Setelah sejenak menikmati suasana, kaki mengajak terus melangkah ke halaman dalam pura. Banyak bale-bale di dalamnya. Ada beberapa bale yang dipenuhi arca dewa. Paling menarik perhatian adalah 2 Patung Naga Kembar yang ada di pojok halaman. Ukirannya istimewa. Artistik, citarasa seninya tinggi. Dengan adanya dupa dan pernak pernik alat peribadatan, makin tercipta suasana spiritual di sekitarnya. Saya membayangkan kalau seorang diri di tempat ini malam hari, pasti lari terbirit-birit. Setelah berjalan melewati patung naga dan dewa-dewa, kami berbelok ke kanan dan disuguhi dengan kolam besar. Disinilah asal air yang mengalir lewat pancuran di depan. Uniknya, sumber airnya tidak menetes atau merembes dari samping. Tapi menyembul dari dasar kolam sehingga menciptakan efek air beputar-putar di dasar kolam.

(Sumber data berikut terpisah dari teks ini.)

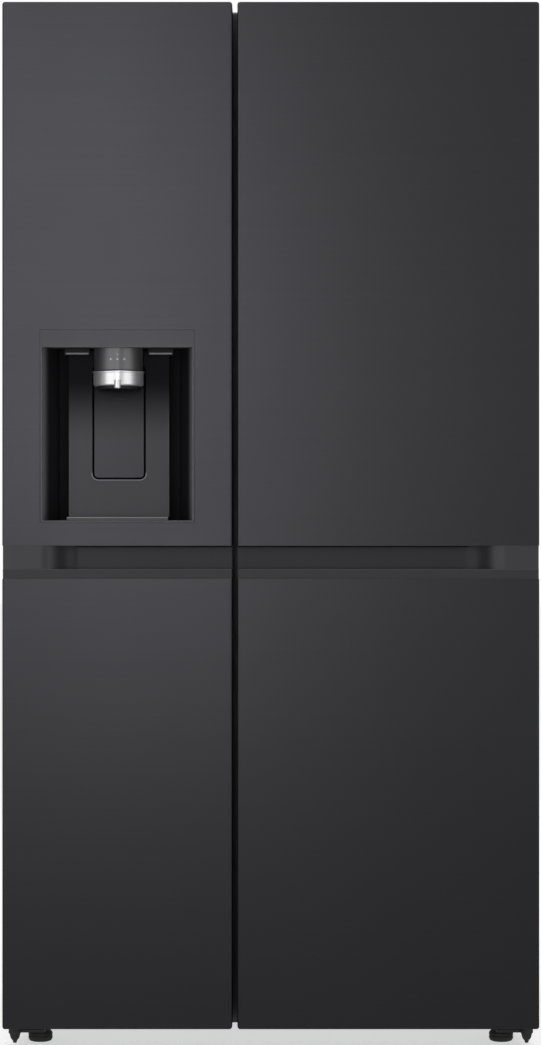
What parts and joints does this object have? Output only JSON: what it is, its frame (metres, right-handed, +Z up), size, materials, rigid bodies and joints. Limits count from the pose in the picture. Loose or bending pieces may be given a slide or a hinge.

Sepeninggal Tirta Empul, sebenarnya mau mampir ke Istana Tampak Siring. tapi begitu sampai di halaman depan niat untuk masuk pun diurungkan karena melihat sosoknya yang gagah. Tentu perlu waktu lama untuk melihat dalamnya. Juga belum tentu diperbolehkan oleh si penjaga, he he he. Akhirnya putar balik dan meluncur ke bawah, menuju Goa Gajah.